One of the first replies to our Fire Damage Appeal was from Mr. Ken Baxter, of Northern Jazz Presentations, 1 Euston Road, Leeds, 11, who offered to give a concert by the West Riding Jazz Band (of the Grand Hotel, Harrogate) at School, in order to raise funds. This offer was gratefully accepted and the concert was duly held during the evening of 10th October.
Unfortunately two members of the band, travelling from Normanton, ran into unforeseen difficulties and the start was delayed, but the younger members of the audience found the programme of traditional New Orleans jazz to be well worth waiting for.
The proceeds of this concert amounted to almost £37 and we offer most hearty thanks to Mr. Baxter and his friends for helping us in this way.
During the School fire all the library books were burnt. There were 4,893 of them.
To date, we have replaced 2,500 books of which 1,920 have now been catalogued and prepared for use.
Many people have donated books to the library. They include:- Sir Ronald Walker; Ruth Ledgard, prior to emigrating to Australia; Mr. Stanley Livesey, "Peter Scott's Autobiography"; Mr. Lionel Walker and other friends have promised books which await collection; Mr. E. E. Kitchener, whose name was almost the first on the Honours Board, sent many of his personal books; Herbert Jenkins, the publishers, sent us four of their most recent publications.
SPEECH DAY was held in the Vale Cinema on 28th March, 1961. Before a much larger audience than usual, prizes were presented by a very distinguished Old Grammarian, Dr. JACK NUTTING, Professor of Metallurgy at Leeds University.
The FOUNDER'S SERVICE was held as usual in the Parish Church on Ascension Day. The address was given by Father JONATHAN GRAHAM, C.R., and prayers were said by the Rev. T. WILLSHAW. The lessons were read by the Head Boy, MICHAEL ELLIOTT, and the Head Girl, NANCY HOLROYD.
On 10th November, 1960 the whole School went to the Vale Cinema to see the film, "The Ten Commandments."
The CAROL CONCERT was held in the School Hall on 15th December, 1960 and was attended by two hundred and fifty parents and friends, who greatly enjoyed the singing.
An old friend, Mr. ROGER TRAFFORD, visited the School on 25th April, 1961 and gave a very sensitive one-man performance of "The Merchant of Venice."
The usual round of educational visits during the past year includes:- Miss BOX and Miss HELLAWELL and the Sixth Form girls to Nostell Priory; Miss BOX and Miss HEYLINGS and the Fourth Form girls to the Ideal Homes Exhibition at Leeds; Mr.
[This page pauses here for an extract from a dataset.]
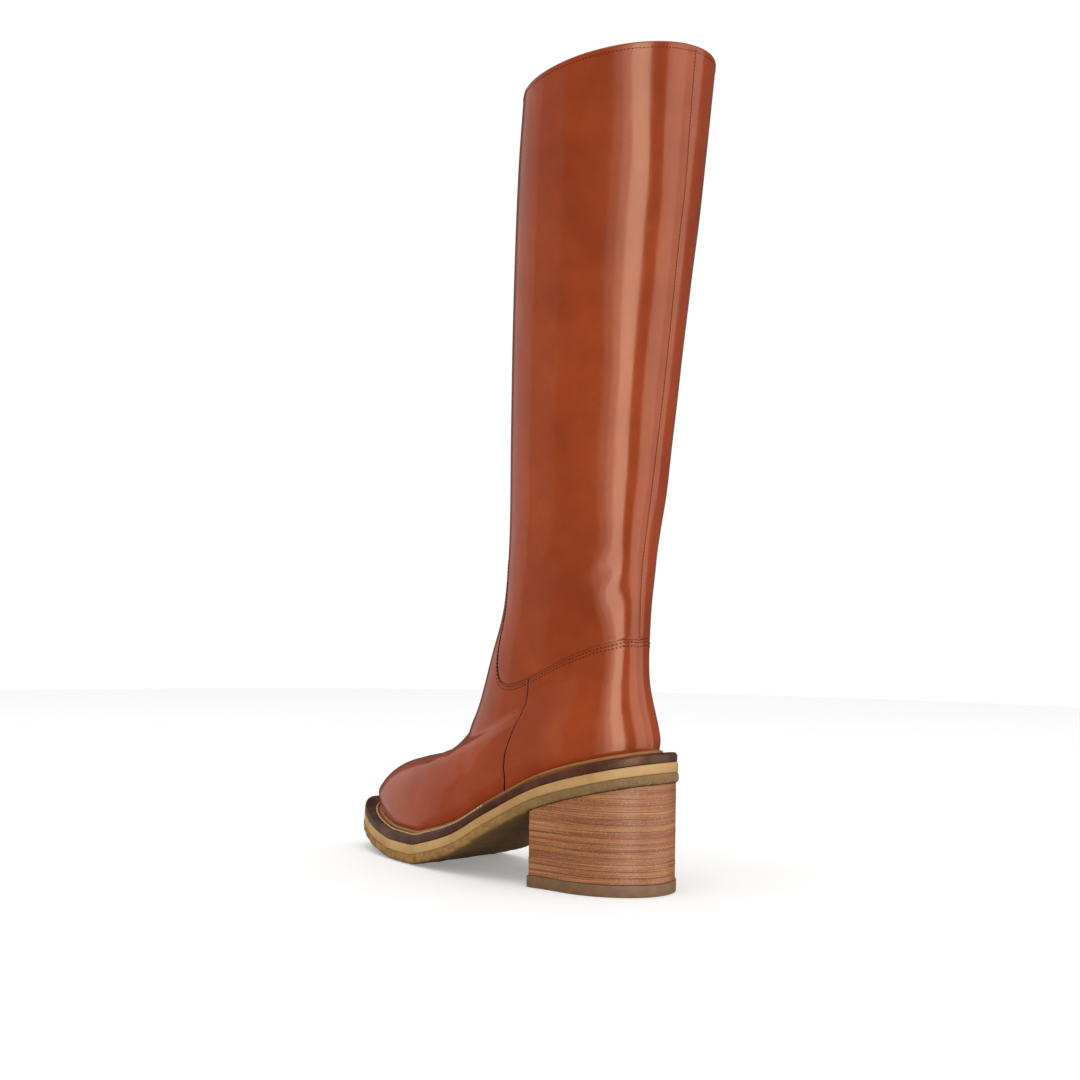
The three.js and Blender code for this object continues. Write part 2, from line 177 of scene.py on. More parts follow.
@dataclass(frozen=True)
class SolePlan:
    """Outline and side curve of the sole, in millimetres."""

    length: float = 252.3
    heel_half: float = 35.0
    heel_run: float = 44.0
    heel_roundness: float = 1.97
    outer_ball: float = 41.05
    outer_ball_run: float = 113.0
    outer_roundness: float = 1.98
    outer_pinch: float = 0.2
    inner_ball: float = 39.0
    inner_ball_run: float = 170.0
    inner_roundness: float = 2.1
    inner_pinch: float = 6.8
    swing: float = 11.4
    swing_power: float = 2.45
    outsole: float = 6.0
    midsole: float = 5.4
    welt: float = 5.6
    gap: float = 0.3
    lasting_gap: float = 0.4

    def underside(self, run: np.ndarray) -> np.ndarray:
        """Height of the outsole's underside along the run."""
        return UNDERSIDE(run)

    def midsole_bottom(self, run: np.ndarray) -> np.ndarray:
        """Height of the midsole's underside along the run."""
        return self.underside(run) + self.outsole + self.gap

    def welt_bottom(self, run: np.ndarray) -> np.ndarray:
        """Height of the welt's underside along the run."""
        return self.midsole_bottom(run) + self.midsole + self.gap

    def welt_top(self, run: np.ndarray) -> np.ndarray:
        """Height of the welt's top along the run."""
        return self.welt_bottom(run) + self.welt

    def lasting_line(self, run: np.ndarray) -> np.ndarray:
        """Height of the upper's lower edge along the run."""
        return self.welt_top(run) + self.lasting_gap

    def half(self, run: np.ndarray, side: np.ndarray, grow: np.ndarray | float = 0.0) -> np.ndarray:
        """Half-width of the sole on one side.

        Args:
            run: Distance from the back of the heel.
            side: Above zero for the outer side.
            grow: Distance by which the whole outline moves out.

        Returns:
            Half-widths.
        """
        outer = np.asarray(side) > 0
        ball = np.where(outer, self.outer_ball, self.inner_ball) + grow
        ball_run = np.where(outer, self.outer_ball_run, self.inner_ball_run)
        pinch = np.where(outer, self.outer_pinch, self.inner_pinch)
        roundness = np.where(outer, self.outer_roundness, self.inner_roundness)
        heel = self.heel_half + grow
        at = run + grow
        length = self.length + 2 * np.asarray(grow)
        back = np.clip((self.heel_run - at) / self.heel_run, 0.0, 1.0)
        heel_part = heel * (1 - back ** self.heel_roundness) ** (1 / self.heel_roundness)
        s = np.clip((at - self.heel_run) / (ball_run - self.heel_run), 0.0, 1.0)
        waist_part = heel + (ball - heel) * s * s * (3 - 2 * s) - pinch * np.sin(np.pi * s) ** 2
        front = np.clip((at - ball_run) / (length - ball_run), 0.0, 1.0)
        toe_part = ball * (1 - front ** roundness) ** (1 / roundness)
        return np.where(at < self.heel_run, heel_part, np.where(at < ball_run, waist_part, toe_part))

    def centre(self, run: np.ndarray) -> np.ndarray:
        """Sideways place of the sole's middle line along the run."""
        return -self.swing * np.clip(run / self.length, 0.0, 1.0) ** self.swing_power

    def rim(self, around: np.ndarray, grow: np.ndarray | float) -> tuple[np.ndarray, np.ndarray]:
        """Walks once round the outline.

        Args:
            around: Share of the way round, from the back over the outer side.
            grow: Distance by which the outline moves out.

        Returns:
            Sideways place and run of each point.
        """
        turn = 2 * np.pi * around
        run = -np.asarray(grow) + (self.length + 2 * np.asarray(grow)) * (1 - np.cos(turn)) / 2
        side = np.where(around < 0.5, 1.0, -1.0)
        x = self.centre(run) + side * self.half(run, side, grow)
        return x, run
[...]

SAYWELL and the Sixth Form scientists to the Metallurgy Department at Leeds University, Fox's Biscuit Factory at Batley, and Rowntree's of York; Mr. BARKER and Mr. BOOTH led a visit to Leech's, Photographic Chemists, at Brighouse. Mr. ELLIOTT is still seen, on Saturday mornings, slipping off with French parties in the direction of Huddersfield.